- [Problem details]: Repeat exactly the lines running from the line that contains "for rise in" to the line that contains "if empty is"; include both ends and add nothing.

+ + + +

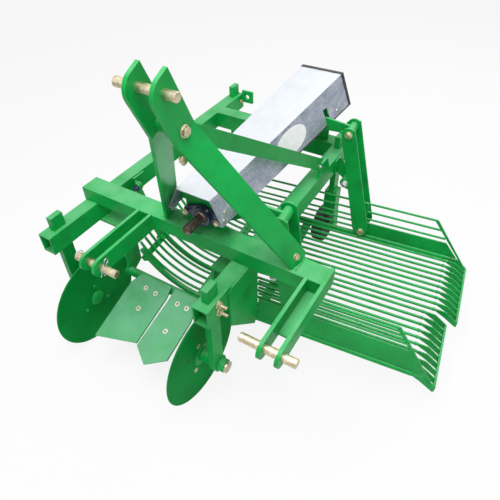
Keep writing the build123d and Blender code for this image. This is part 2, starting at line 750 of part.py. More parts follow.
# name, outline in x and y, x of the seat's ends
blades = (
    ("left", ((-252, -5), (-133, -5), (-115, -90), (-120, -250), (-199, -301), (-268, -255), (-252, -54)), (-245, -140)),
    ("right", ((-428, -5), (-271, -5), (-265, -54), (-276, -249), (-460, -298), (-453, -54)), (-420, -285)),
)
with BuildPart() as carrier:
    with BuildSketch(side_plane(leg_right_x)):
        with Locations((share_tube_y, share_tube_z)):
            Circle(share_tube_r)
    extrude(amount=leg_left_x - leg_right_x)
    # name of the side, inner face of its rail, outer face of its leg
    for side, rail_x, outer_x in (
        (1, left_rail_x - rail_width / 2, leg_left_x), (-1, right_rail_x + rail_width / 2, leg_right_x),
    ):
        with BuildSketch(side_plane(outer_x - (share_leg_thick if side > 0 else 0))):
            Polygon(
                (0, rail_low_z), (share_leg_depth, rail_low_z), (share_leg_depth, share_leg_foot_z),
                (share_tube_y + share_tube_r, share_tube_z - share_tube_r),
                (share_tube_y - share_tube_r, share_tube_z - share_tube_r),
                (share_tube_y - share_tube_r, share_leg_foot_z), (0, share_leg_foot_z + share_tube_r),
                align=None,
            )
        extrude(amount=share_leg_thick)
        # flange that fixes the leg below its rail
        with BuildSketch(floor_plane(rail_low_z)):
            with Locations(((outer_x + rail_x + side * rail_width) / 2, share_leg_depth / 2)):
                Rectangle(abs(outer_x - rail_x - side * rail_width), share_leg_depth)
        extrude(amount=-share_leg_thick)
    with BuildSketch(share_plane.offset(-share_thick)):
        for blade_name, outline, (x_from, x_to) in blades:
            with Locations(((x_from + x_to) / 2, -seat_length / 2)):
                Rectangle(x_to - x_from, seat_length)
    extrude(amount=-seat_thick)
save(carrier, "share_carrier")

for name, outline, seat in blades:
    with BuildPart() as blade:
        with BuildSketch(share_plane):
            Polygon(*[(x, (y - share_rear_y) * share_run) for x, y in outline], align=None)
        extrude(amount=-share_thick)
    save(blade, f"{name}_share_blade")

with BuildPart() as guard:
    with BuildSketch(side_plane(left_rail_x + rail_width / 2)):
        with BuildLine():
            Polyline(
                (62, rail_top_z - 2), (62, -382), (37, -407), (-119, -246), (-119, rail_top_z - 20),
                (-100, rail_top_z - 2), close=True,
            )
        make_face()
    extrude(amount=guard_thick)
save(guard, "guard_plate")

# ---------------------------------------------------------------- rockers, rods and sieves
# wall: u where its fence starts and the plate ends, u where the plate starts, plate's height
walls = {"front": (96.0, 683.0, 96.0, 120.0), "rear": (-290.0, 718.0, 318.0, 80.0)}
fences = {"front": (222.0, 187.0, 152.0), "rear": (190.0, 144.0, 102.0)}
low_fences = ((72.0, -290.0), (38.0, -232.0))       # height, u where the rod meets the curved tube
post_width = 24.0
plate_slant = 58.0                                  # slope of the plate's end, along u
for sieve in sieves:
    name = sieve["name"]
    near_v = sieve["arm_v"]
    far_v = near_v + arm_spread
    half_gap = arm_spread / 2 - arm_thick / 2
    pivot, crank, pin, ring = sieve["pivot"], sieve["crank"], sieve["pin"], sieve["ring"]
    boss_plane = rod_plane(sieve["middle_v"] - half_gap + side_gap)
    boss_length = 2 * (half_gap - side_gap)

    with BuildPart() as bracket:
        disc_across(boss_plane, pivot[0], pivot[1], boss_r - 2, boss_length)
        with BuildSketch(rod_plane(sieve["middle_v"])):
            with BuildLine():
                Polyline(
                    (pivot[0], pivot[1] + boss_r - 2), (pivot[0], pivot[1] - boss_r + 2),
                    (sieve["rail_u"], rail_low_z + 5), (sieve["rail_u"], rail_top_z - 5),
                    (sieve["rail_u"] + 2 * bracket_thick, rail_top_z - 5), close=True,
                )
            make_face()
        extrude(amount=7, both=True)
        with BuildSketch(side_plane(left_rail_x)):
            with Locations((sieve["middle_v"], rail_low_z)):
                Rectangle(4 * rail_width, 4 * rail_width)
        extrude(amount=rail_width / 2, mode=Mode.SUBTRACT)
        base_y = (sieve["middle_v"] + skew_s * (left_rail_x + rail_width / 2)) / skew_c
        with BuildSketch(side_plane(left_rail_x + rail_width / 2)):
            with Locations((base_y, rail_top_z - rail_height / 2)):
                Rectangle(boss_length - 2 * bracket_thick, bracket_height)
        extrude(amount=bracket_thick)
        disc_across(boss_plane, pivot[0], pivot[1], pin_r + run_gap, boss_length, Mode.SUBTRACT)
    save(bracket, f"{name}_pivot_bracket")

    arm_turn = atan2(crank[1] - pin[1], crank[0] - pin[0])
    shoulder = (pin[0] + arm_low_rise * cos(arm_turn), pin[1] + arm_low_rise * sin(arm_turn))
    arm_middle = ((crank[0] + pin[0]) / 2, (crank[1] + pin[1]) / 2)
    with BuildPart() as rocker:
        for v in (near_v, far_v):
            with BuildSketch(rod_plane(v)):
                taper(crank, arm_width / 2, shoulder, arm_low_r)
                taper(shoulder, arm_low_r, pin, arm_foot_r)
                taper(arm_middle, arm_width / 2, pivot, boss_r)
                with Locations(crank):
                    Rectangle(arm_width, 2 * arm_rise, rotation=degrees(arm_turn) - 90)
            extrude(amount=arm_thick / 2, both=True)
        for place_u, place_z in (crank, pivot, pin):
            disc_across(rod_plane(near_v), place_u, place_z, pin_r, arm_spread)
    save(rocker, f"{name}_rocker")

    with BuildPart() as con_rod:
        length = crank[0] - ring[0]
        with BuildSketch(rod_plane(sieve["middle_v"])):
            with Locations(ring):
                Circle(ring_r + ring_wall)
            with Locations(crank):
                Circle(con_eye_r)
            Polygon(
                (ring[0], ring[1] + ring_r + ring_wall - 1),
                (ring[0] + 0.6 * length, ring[1] + 0.6 * (crank[1] - ring[1]) + con_rise),
                (crank[0] + 3, crank[1] + con_eye_r - 1),
                (crank[0], crank[1] - con_eye_r + 1),
                (ring[0] + 0.6 * length, ring[1] + 0.6 * (crank[1] - ring[1]) - con_drop),
                (ring[0] + 40, ring[1] - ring_r - ring_wall + 13),
                align=None,
            )
        extrude(amount=arm_thick / 2 + 1.5, both=True)
        disc_across(boss_plane, crank[0], crank[1], con_eye_r, boss_length)
        disc_across(rod_plane(near_v), ring[0], ring[1], ring_r, arm_spread, Mode.SUBTRACT)
        disc_across(rod_plane(near_v), crank[0], crank[1], pin_r + run_gap, arm_spread, Mode.SUBTRACT)
    save(con_rod, f"{name}_connecting_rod")

    with BuildPart() as hanger:
        v = sieve["hanger_v"] + hanger_thick / 2 + side_gap
        with BuildSketch(rod_plane(v)):
            taper(sieve["hanger_top"], hanger_boss_r, sieve["hanger_foot"], hanger_boss_r)
            with Locations(sieve["hanger_top"], sieve["hanger_foot"]):
                Circle(hanger_pin_r + run_gap, mode=Mode.SUBTRACT)
        extrude(amount=-hanger_thick)
    save(hanger, f"{name}_hanger")

    rods = sieve["rods"]
    tube_v = sieve["tube_v"]
    end_u = sieve["rod_end_u"]
    low_v = min(rods + [tube_v])
    high_v = max(rods + [tube_v])
    bar_u = end_u + finger_reach
    with BuildPart() as grid:
        for v in rods + [tube_v]:
            radius, start_u = (sieve_tube_r, tube_curve_u) if v == tube_v else (rod_r, curve_u)
            with BuildLine(rod_plane(v)) as line:
                CenterArc((start_u, curve_z), curve_r, 270 - curve_turn, curve_turn)
                Line((start_u, sieve_z), (end_u, sieve_z))
            with BuildSketch(Plane(origin=line.line @ 0, z_dir=line.line % 0)):
                Circle(radius)
            sweep(path=line.line)
        # level cross bars: u, height over the rods' middle, width, thickness
        for u, rise, width, height in (
            (curve_u - cross_bar_width / 2, rod_r + cross_bar_thick / 2 - 1, cross_bar_width, cross_bar_thick),
            (rail_bar_u, 1 - rod_r - cross_bar_thick / 2, cross_bar_width, cross_bar_thick),
            (bar_u, -end_bar_drop, end_bar_thick, end_bar_height),
        ):
            with BuildSketch(end_plane(u - width / 2)):
                with Locations(((low_v + high_v) / 2, sieve_z + rise)):
                    Rectangle(high_v - low_v, height)
            extrude(amount=width)
        # bar across the curved ends, the gusset of the outer tube and the hanger's stiffener
        bar_turn = radians(front_bar_turn)
        bar_middle = on_curve(bar_turn, curve_r + rod_r + front_bar_thick / 2 - 1)
        with BuildSketch(rod_plane(low_v)):
            with Locations(bar_middle):
                Rectangle(front_bar_width, front_bar_thick, rotation=-front_bar_turn)
        extrude(amount=low_v - high_v)
        tube_point = on_curve(bar_turn, curve_r)
        with BuildSketch(rod_plane(tube_v)):
            taper((tube_point[0] + tube_curve_u - curve_u, tube_point[1]), rod_r, bar_middle, rod_r)
        extrude(amount=grid_plate / 2, both=True)
        lug_v = sieve["hanger_v"]
        foot_u, foot_z = sieve["hanger_foot"]
        lug_turn = atan2(curve_u - foot_u, curve_z - foot_z)
        with BuildSketch(rod_plane(lug_v)):
            with BuildLine():
                stiffener_sweep = curve_turn - stiffener_start
                upper = CenterArc((curve_u, curve_z), curve_r, 270 - curve_turn, stiffener_sweep)
                lower = CenterArc((curve_u, curve_z), curve_r + stiffener_depth, 270 - curve_turn, stiffener_sweep)
                Line(upper @ 0, lower @ 0)
                Line(upper @ 1, lower @ 1)
            make_face()
            taper(on_curve(lug_turn, curve_r), hanger_pin_r, (foot_u, foot_z), hanger_boss_r)
        extrude(amount=hanger_thick / 2, both=True)
        disc_across(rod_plane(lug_v), foot_u, foot_z, hanger_pin_r, 2 * hanger_thick + side_gap)
        for v in rods + [tube_v]:
            thick = 2.4 * finger_thick if v == tube_v else finger_thick
            with BuildSketch(rod_plane(v)):
                Polygon(
                    (end_u - 12, sieve_z), (end_u + 6, sieve_z + 5), (end_u + 36, sieve_z + 3),
                    (bar_u, sieve_z - end_bar_drop + 14), (bar_u, sieve_z - end_bar_drop - 14),
                    (end_u + 32, sieve_z - 26), (end_u - 4, sieve_z - 6), align=None,
                )
            extrude(amount=thick / 2, both=True)
        # flat on the tube where the wall stands
        with BuildSketch(rod_plane(tube_v)):
            with Locations(((tube_curve_u + end_u) / 2, sieve_z + sieve_tube_r)):
                Rectangle(end_u - tube_curve_u, 2.4)
        extrude(amount=grid_plate / 2 + 1, both=True, mode=Mode.SUBTRACT)
    save(grid, f"{name}_sieve_grid")

    # wall over the outer tube: plate, fence rods, slanted end bar and the boss the sieve hangs by
    front = name == "front"
    wall_from_u, wall_to_u, plate_from_u, plate_top = walls[name]
    foot_z = sieve_z + sieve_tube_r - 1.2
    fence_zs = fences[name]
    # the slanted bar ends on the outer finger's upper edge
    finger_fall = (end_bar_drop - end_bar_height / 2 + 3) / (finger_reach - 36)
    slant_top = (wall_to_u - 60, sieve_z + fence_zs[0])
    slant_from_u = bar_u - 30
    slant_to_u = bar_u - 12
    slant_low = [(u, sieve_z + 3.3 - finger_fall * (u - end_u - 36)) for u in (slant_to_u, slant_from_u)]
    tube_inner_r = curve_r - sieve_tube_r - 0.3
    with BuildPart() as wall_part:
        with BuildSketch(rod_plane(tube_v)):
            Polygon(
                (plate_from_u, foot_z), (plate_from_u, sieve_z + plate_top),
                (wall_to_u, sieve_z + plate_top), (wall_to_u + plate_slant, foot_z), align=None,
            )
        extrude(amount=grid_plate / 2, both=True)
        with BuildSketch(rod_plane(tube_v)):
            Polygon(
                (slant_top[0] - 16, slant_top[1] + 3), (slant_top[0], slant_top[1] + 3),
                *slant_low, align=None,
            )
            with Locations((pin[0], (sieve_z + fence_zs[0] + foot_z) / 2)):
                Rectangle(post_width, sieve_z + fence_zs[0] - foot_z)
            if not front:
                # the end post stands on the curved tube
                Polygon(
                    *[(u, curve_z - sqrt(tube_inner_r ** 2 - (u - tube_curve_u) ** 2)) for u in
                      (wall_from_u, wall_from_u + post_width)],
                    (wall_from_u + post_width, sieve_z + fence_zs[0]), (wall_from_u, sieve_z + fence_zs[0]),
                    align=None,
                )
        extrude(amount=grid_plate / 2, both=True)
        for rise in fence_zs:
            run = slant_top[0] - 4 + (fence_zs[0] - rise) * 0.62
            with Locations(end_plane(wall_from_u)):
                with Locations((tube_v, sieve_z + rise)):
                    Cylinder(fence_r, run - wall_from_u, align=(Align.CENTER, Align.CENTER, Align.MIN))
        if not front:
            for rise, from_u in low_fences:
                with Locations(end_plane(from_u)):
                    with Locations((tube_v, sieve_z + rise)):
                        Cylinder(fence_r, plate_from_u + 4 - from_u, align=(Align.CENTER, Align.CENTER, Align.MIN))
        disc_across(boss_plane, pin[0], pin[1], sieve_boss_r, boss_length)
        disc_across(boss_plane, pin[0], pin[1], pin_r + run_gap, boss_length, Mode.SUBTRACT)
    save(wall_part, f"{name}_sieve_wall")

print("all built")
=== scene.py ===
# %% [markdown]
# # A potato digger with side-discharge sieves
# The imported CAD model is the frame, and this script dresses it: paint, zinc and rubber on
# the CAD nodes, and the bolts, welds, clips and black edge strips, a painted shadow, that the
# solids leave out. Everything is in metres in the row frame: +X is the discharge side, +Y
# the rear and +Z up.
#
# The model is loaded first, and its box is kept, because the dressed machine may not grow
# past it. One seeded generator makes every small irregularity, so each run is the same.

# %% Load the frame
import json
import math
import random
import bpy
import bmesh
from mathutils import Matrix, Vector


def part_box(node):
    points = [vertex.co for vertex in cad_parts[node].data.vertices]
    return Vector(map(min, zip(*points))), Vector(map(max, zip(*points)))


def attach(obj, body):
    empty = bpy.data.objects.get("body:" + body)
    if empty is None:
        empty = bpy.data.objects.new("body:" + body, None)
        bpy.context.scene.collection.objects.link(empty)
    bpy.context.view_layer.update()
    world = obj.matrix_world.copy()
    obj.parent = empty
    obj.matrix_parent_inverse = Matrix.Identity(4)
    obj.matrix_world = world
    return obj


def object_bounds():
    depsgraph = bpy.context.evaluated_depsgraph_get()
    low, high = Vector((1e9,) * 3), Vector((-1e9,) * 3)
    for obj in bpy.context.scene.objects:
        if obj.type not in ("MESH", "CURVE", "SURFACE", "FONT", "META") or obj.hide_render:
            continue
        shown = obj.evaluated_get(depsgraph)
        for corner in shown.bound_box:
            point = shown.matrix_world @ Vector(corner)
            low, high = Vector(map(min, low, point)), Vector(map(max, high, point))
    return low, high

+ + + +

- [Response for this exercise]:
        for rise in fence_zs:
            run = slant_top[0] - 4 + (fence_zs[0] - rise) * 0.62
            with Locations(end_plane(wall_from_u)):
                with Locations((tube_v, sieve_z + rise)):
                    Cylinder(fence_r, run - wall_from_u, align=(Align.CENTER, Align.CENTER, Align.MIN))
        if not front:
            for rise, from_u in low_fences:
                with Locations(end_plane(from_u)):
                    with Locations((tube_v, sieve_z + rise)):
                        Cylinder(fence_r, plate_from_u + 4 - from_u, align=(Align.CENTER, Align.CENTER, Align.MIN))
        disc_across(boss_plane, pin[0], pin[1], sieve_boss_r, boss_length)
        disc_across(boss_plane, pin[0], pin[1], pin_r + run_gap, boss_length, Mode.SUBTRACT)
    save(wall_part, f"{name}_sieve_wall")

print("all built")
=== scene.py ===
# %% [markdown]
# # A potato digger with side-discharge sieves
# The imported CAD model is the frame, and this script dresses it: paint, zinc and rubber on
# the CAD nodes, and the bolts, welds, clips and black edge strips, a painted shadow, that the
# solids leave out. Everything is in metres in the row frame: +X is the discharge side, +Y
# the rear and +Z up.
#
# The model is loaded first, and its box is kept, because the dressed machine may not grow
# past it. One seeded generator makes every small irregularity, so each run is the same.

# %% Load the frame
import json
import math
import random
import bpy
import bmesh
from mathutils import Matrix, Vector


def part_box(node):
    points = [vertex.co for vertex in cad_parts[node].data.vertices]
    return Vector(map(min, zip(*points))), Vector(map(max, zip(*points)))


def attach(obj, body):
    empty = bpy.data.objects.get("body:" + body)
    if empty is None:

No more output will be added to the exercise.